Business is one of the fastest-growing and highest-paying fields in the modern American economy. The BLS reports that management professionals earned a median annual salary of $102,450 as of 2021, and people working in business and finance earned a median salary of $76,570 -- more than the median salary for all occupations.

Public Relations and Fundraising Managers

Public relations managers create and distribute materials that build awareness of organizations' work. Fundraising managers perform similar work in the nonprofit sector, instead emphasizing donation management. Some positions require bachelor's degrees, but many employers prefer applicants with master's degrees.

  • Required Education: Bachelor's required; master's preferred
  • Job Outlook (2021-31): +8%
  • Median Annual Salary: $119,860

Human Resources Manager

These managers oversee organizations' culture and administrative functions. These professionals serve as a link between management and employees to help recruit, hire, promote, and fire staff.

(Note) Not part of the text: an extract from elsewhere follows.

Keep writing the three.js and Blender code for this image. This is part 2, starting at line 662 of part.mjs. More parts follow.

They also play a key role in strategic planning. Most human resources managers hold relevant degrees and several years of professional experience. Some companies also require these experts to earn industry certifications.

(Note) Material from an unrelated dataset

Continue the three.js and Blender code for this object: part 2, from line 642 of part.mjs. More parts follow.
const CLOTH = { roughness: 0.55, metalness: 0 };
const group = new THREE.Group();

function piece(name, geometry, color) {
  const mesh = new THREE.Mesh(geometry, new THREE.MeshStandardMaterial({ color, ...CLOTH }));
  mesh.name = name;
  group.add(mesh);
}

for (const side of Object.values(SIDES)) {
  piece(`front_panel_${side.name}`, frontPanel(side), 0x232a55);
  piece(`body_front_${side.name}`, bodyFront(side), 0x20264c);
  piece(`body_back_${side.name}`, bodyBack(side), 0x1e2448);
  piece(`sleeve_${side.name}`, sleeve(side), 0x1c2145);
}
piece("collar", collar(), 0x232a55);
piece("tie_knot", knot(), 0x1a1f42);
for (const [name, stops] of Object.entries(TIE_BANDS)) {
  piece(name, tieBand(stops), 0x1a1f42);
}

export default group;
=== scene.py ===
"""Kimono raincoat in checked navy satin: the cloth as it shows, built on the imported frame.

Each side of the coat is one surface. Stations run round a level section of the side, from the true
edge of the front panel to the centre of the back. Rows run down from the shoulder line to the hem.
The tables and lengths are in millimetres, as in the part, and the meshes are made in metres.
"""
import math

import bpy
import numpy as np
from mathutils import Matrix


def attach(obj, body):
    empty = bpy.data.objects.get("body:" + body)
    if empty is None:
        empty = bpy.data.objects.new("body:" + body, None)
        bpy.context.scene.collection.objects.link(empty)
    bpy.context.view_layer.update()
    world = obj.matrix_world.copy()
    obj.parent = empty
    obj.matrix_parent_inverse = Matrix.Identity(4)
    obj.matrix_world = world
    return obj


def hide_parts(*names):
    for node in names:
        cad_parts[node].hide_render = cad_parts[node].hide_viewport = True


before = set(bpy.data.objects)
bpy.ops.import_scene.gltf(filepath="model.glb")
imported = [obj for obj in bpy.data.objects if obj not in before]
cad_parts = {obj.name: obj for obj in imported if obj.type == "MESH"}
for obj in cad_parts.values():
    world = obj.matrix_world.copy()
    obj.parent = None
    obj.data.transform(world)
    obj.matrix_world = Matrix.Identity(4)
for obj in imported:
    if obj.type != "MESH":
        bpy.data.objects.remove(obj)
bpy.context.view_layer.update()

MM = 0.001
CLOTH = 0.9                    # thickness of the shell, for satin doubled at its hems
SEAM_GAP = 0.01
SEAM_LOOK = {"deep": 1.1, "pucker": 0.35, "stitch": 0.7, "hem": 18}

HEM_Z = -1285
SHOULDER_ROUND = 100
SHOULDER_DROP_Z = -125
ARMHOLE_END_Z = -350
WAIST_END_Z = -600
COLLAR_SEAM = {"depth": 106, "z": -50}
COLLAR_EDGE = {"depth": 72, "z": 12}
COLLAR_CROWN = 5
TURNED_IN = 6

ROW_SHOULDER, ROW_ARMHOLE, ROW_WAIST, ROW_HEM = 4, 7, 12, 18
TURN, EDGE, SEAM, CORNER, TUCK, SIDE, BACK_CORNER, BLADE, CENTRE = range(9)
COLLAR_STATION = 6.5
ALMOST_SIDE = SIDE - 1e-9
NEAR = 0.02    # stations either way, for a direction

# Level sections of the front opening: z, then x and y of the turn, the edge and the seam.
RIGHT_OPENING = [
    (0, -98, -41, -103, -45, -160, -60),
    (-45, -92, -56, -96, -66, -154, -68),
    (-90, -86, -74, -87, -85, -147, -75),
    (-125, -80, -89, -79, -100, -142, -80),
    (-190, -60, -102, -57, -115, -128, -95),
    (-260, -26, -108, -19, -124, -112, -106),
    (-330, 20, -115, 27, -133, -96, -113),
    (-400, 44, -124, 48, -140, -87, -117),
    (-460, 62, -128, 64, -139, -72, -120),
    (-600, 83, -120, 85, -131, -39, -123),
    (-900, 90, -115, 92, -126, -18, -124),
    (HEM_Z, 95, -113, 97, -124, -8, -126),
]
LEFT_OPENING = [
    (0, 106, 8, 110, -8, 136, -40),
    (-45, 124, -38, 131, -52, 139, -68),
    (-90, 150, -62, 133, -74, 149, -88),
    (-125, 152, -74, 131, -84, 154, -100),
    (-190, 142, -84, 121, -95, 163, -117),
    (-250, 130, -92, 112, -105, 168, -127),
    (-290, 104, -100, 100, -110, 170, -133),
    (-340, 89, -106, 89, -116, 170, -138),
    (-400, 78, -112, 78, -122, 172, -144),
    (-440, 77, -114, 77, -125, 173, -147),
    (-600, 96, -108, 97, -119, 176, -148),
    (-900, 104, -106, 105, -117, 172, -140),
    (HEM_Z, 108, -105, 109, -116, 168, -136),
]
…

  • Required Education: Bachelor's required; master's preferred
  • Job Outlook (2021-31): +7%
  • Median Annual Salary: $126,230

Financial Manager

Financial managers prepare reports for top executives, help set financial strategies, and direct corporate investments. They work in many industries, but the finance and insurance sectors hire the most financial managers. These managers hold extensive business education and at least five years of relevant experience in preparation for their roles.

  • Required Education: Bachelor's required; master's preferred
  • Job Outlook (2021-31): +17%
  • Median Annual Salary: $131,710

Top Executive

Top executives hold titles such as chief executive officer (CEO), chief financial officer (CFO), and chief marketing officer (CMO). These professionals work in private organizations and public agencies along with nonprofit and educational settings. With its leadership emphasis, an executive MBA offers an excellent academic background for aspiring top executives.

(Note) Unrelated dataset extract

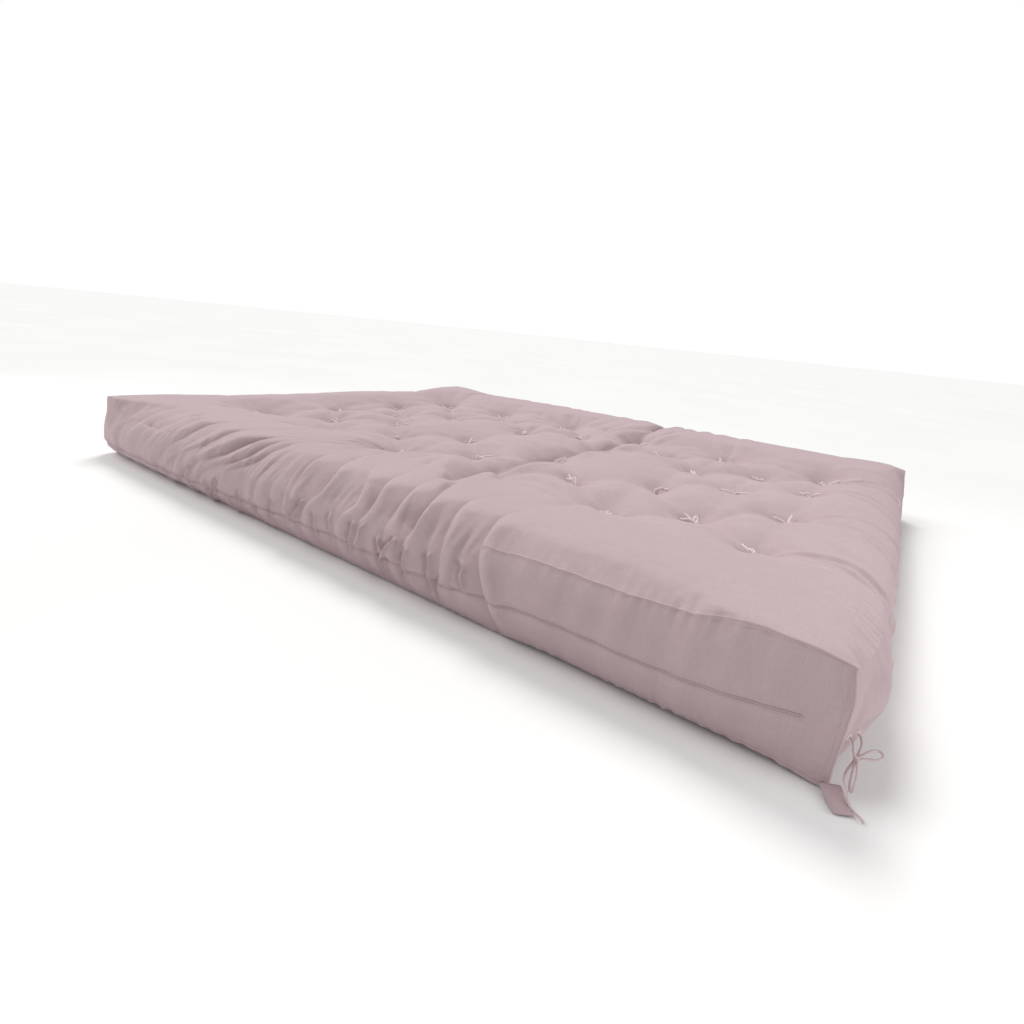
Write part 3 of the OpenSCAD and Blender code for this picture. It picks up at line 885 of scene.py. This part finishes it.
def cord_cotton(name, light, dark, scale):
    n = Nodes(name)
    place = n("TexCoord")[3]
    fibre, blotch = n.noise(place, scale, 4), n.noise(place, scale / 9)
    base = n.mix((fibre, 0.3, 0.7, 0, 1), dark, light)
    base = n.mix((blotch, 0.4, 0.7, 0, 0.35), base, dark)
    bump = n.bump(0.6, 1.0, n.math("MULTIPLY", fibre, 0.0006))
    return n.finish(base, n.spread(blotch, 0.3, 0.7, 0.72, 0.9), 0.3, (0.3, 0.5), Normal=bump)


def felt_batt():
    """Needled cotton felt of mixed pale and grey fibres."""
    n = Nodes("felt_batt")
    place = n("TexCoord")[3]
    fibre = n.noise(place, 320, 5, Distortion=2.5)
    tufts = n("TexVoronoi", {"Vector": place, "Scale": 90}, feature="SMOOTH_F1")[0]
    base = n.mix((fibre, 0.3, 0.7, 0, 1), colour(176, 170, 160), colour(222, 217, 206))
    base = n.mix((n.noise(place, 140), 0.62, 0.70, 0, 0.5), base, colour(104, 112, 128))
    height = n.math("MULTIPLY_ADD", tufts, 0.5, n.math("MULTIPLY", fibre, 0.5))
    return n.finish(base, n.spread(fibre, 0.3, 0.7, 0.86, 0.97), 0.2, (0.2, 0.6),
                    Normal=n.bump(0.7, 0.002, height))


def foam():
    """Open-cell foam in pale yellow, with fine pores whose hollows are darkened as painted shade.
    """
    n = Nodes("foam")
    place = n("TexCoord")[3]
    pores = n("TexVoronoi", {"Vector": place, "Scale": 420})[0]
    age = n.noise(place, 5, 3)
    base = n.mix((age, 0.3, 0.7, 0, 1), colour(226, 208, 160), colour(236, 222, 184))
    # Painted shade: the colour darkens towards each pore's middle, where the bump sinks.
    base = n.mix((pores, 0.0, 0.35, 0.4, 0), base, colour(168, 146, 96))
    return n.finish(base, n.spread(age, 0.3, 0.7, 0.85, 0.95), 0.3,
                    Normal=n.bump(0.6, 0.001, pores))


def pale_floor():
    n = Nodes("pale_floor")
    place = n("TexCoord")[3]
    cloud = n.noise(place, 0.8)
    base = n.mix((cloud, 0.3, 0.7, 0, 1), (0.87, 0.87, 0.865, 1), (0.90, 0.90, 0.895, 1))
    return n.finish(base, 0.9, 0.1)


# ---------------------------------------------------------------- the camera and lights
def place_camera():
    """The camera fitted to the photo: focal length in pixels, its axes and its place."""
    focal, picture, sensor = 554.3, 1024, 36
    lens = bpy.data.cameras.new("camera")
    lens.sensor_width = sensor
    lens.lens = focal / picture * sensor
    lens.clip_start = 0.01
    eye = add("camera", lens)
    right = Vector((0.80245, 0.58912, 0.09495))
    down = Vector((0.25614, -0.19635, -0.94649))
    ahead = Vector((-0.53895, 0.78383, -0.30846))
    matrix = Matrix((right, -down, -ahead)).transposed().to_4x4()
    matrix.translation = (0.979, -1.461, 0.474)
    eye.matrix_world = matrix
    bpy.context.scene.camera = eye


def lamp(name, kind, toward, energy, **settings):
    light = bpy.data.lights.new(name, kind)
    light.energy = energy
    for key, value in settings.items():
        setattr(light, key, value)
    thing = add(name, light)
    thing.rotation_mode = "QUATERNION"
    thing.rotation_quaternion = Vector(toward).to_track_quat("Z", "Y")
    return thing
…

  • Required Education: Bachelor's required; master's preferred
  • Job Outlook (2021-31): +6%
  • Median Annual Salary: $98,980

Executive Salary and Career Outlook

The BLS projects top executive careers will grow by 6% from 2021 to 2031. However, the demand for chief executives is expected to decline by 7% during this period. The BLS attributes this decreased demand to improvements in office technology and organizational restructuring.

On the other hand, demand for general and operations managers, another career grouped within the BLS top executive category, is projected to grow by 7% during this period.

Executives may have an array of job titles, including:

  • Executive director
  • CEO
  • Chief operating officer (COO)
  • CFO
  • CMO
  • Chief information officer
  • Vice president

Each executive role has different salary averages and expectations. Factors such as location, industry, education, and experience also influence executives' earning potential. In addition to salaries, executives often receive stock options or bonuses, which boost their total compensation.

Where Can I Work as an Executive?

Almost every company has executives, so these roles exist in every industry and region. However, salaries fluctuate across locations and sectors. Executives who complete master's programs — including executive MBA degrees — may earn more than bachelor's-level professionals.

Top Locations for Executives

California, the U.S. state with the highest population, employs the highest number of executives per state. Florida and Illinois also rank among the highest-employing states. The highest-paying location for executives is Washington, D.C., which offers an average annual salary of $290,560, with Hawaii and Washington state featuring similarly high wages.

Resources for Executives

Executives can benefit from joining professional organizations. These groups offer continuing education opportunities and certifications, which help executives develop their skills and stay abreast of the latest business trends and leadership strategies.

Professional organizations also offer networking opportunities, allowing executives to form partnerships with other businesses and recruit prospective employees.

Professional Organizations

  • American Management Association: AMA provides training and certification opportunities in leadership, HR, and project management.
  • International Organization Development Association: IODA brings together professionals specializing in organizational development. This group provides a place for executives, academics, consultants, and HR professionals to share leadership, talent management, and organizational development ideas.
  • The American Society of Association Executives: ASAE is a professional resource for association executives. The group provides training and learning opportunities related to fundraising, diversity and inclusion, leadership, and more.

Common Questions About Executive Careers

What are career executives?

Executives are top-level managers who oversee the operational and strategic activities of the business. Their responsibilities vary, but executives typically handle strategic planning, analyzing company reports, supervising other leaders or teams, and attending key meetings.

What are the qualifications of an executive?

According to the BLS, top executives typically have five or more years of professional experience. They also generally have at least a bachelor's degree. Many executives pursue executive MBA degrees or other graduate programs to obtain advanced knowledge.

What is the highest level of an executive?

In most organizations, the highest-level executive is the CEO. There are several other C-level executions, such as the COO, CMO, and CFO, which operate at the highest level in their departments.

What is the main role of an executive?

Executives primarily create and oversee strategies and initiatives to help the company meet its goals. This work includes coordinating with and supervising other senior managers and departments, meeting with investors or partners, and keeping a close eye on financial reports.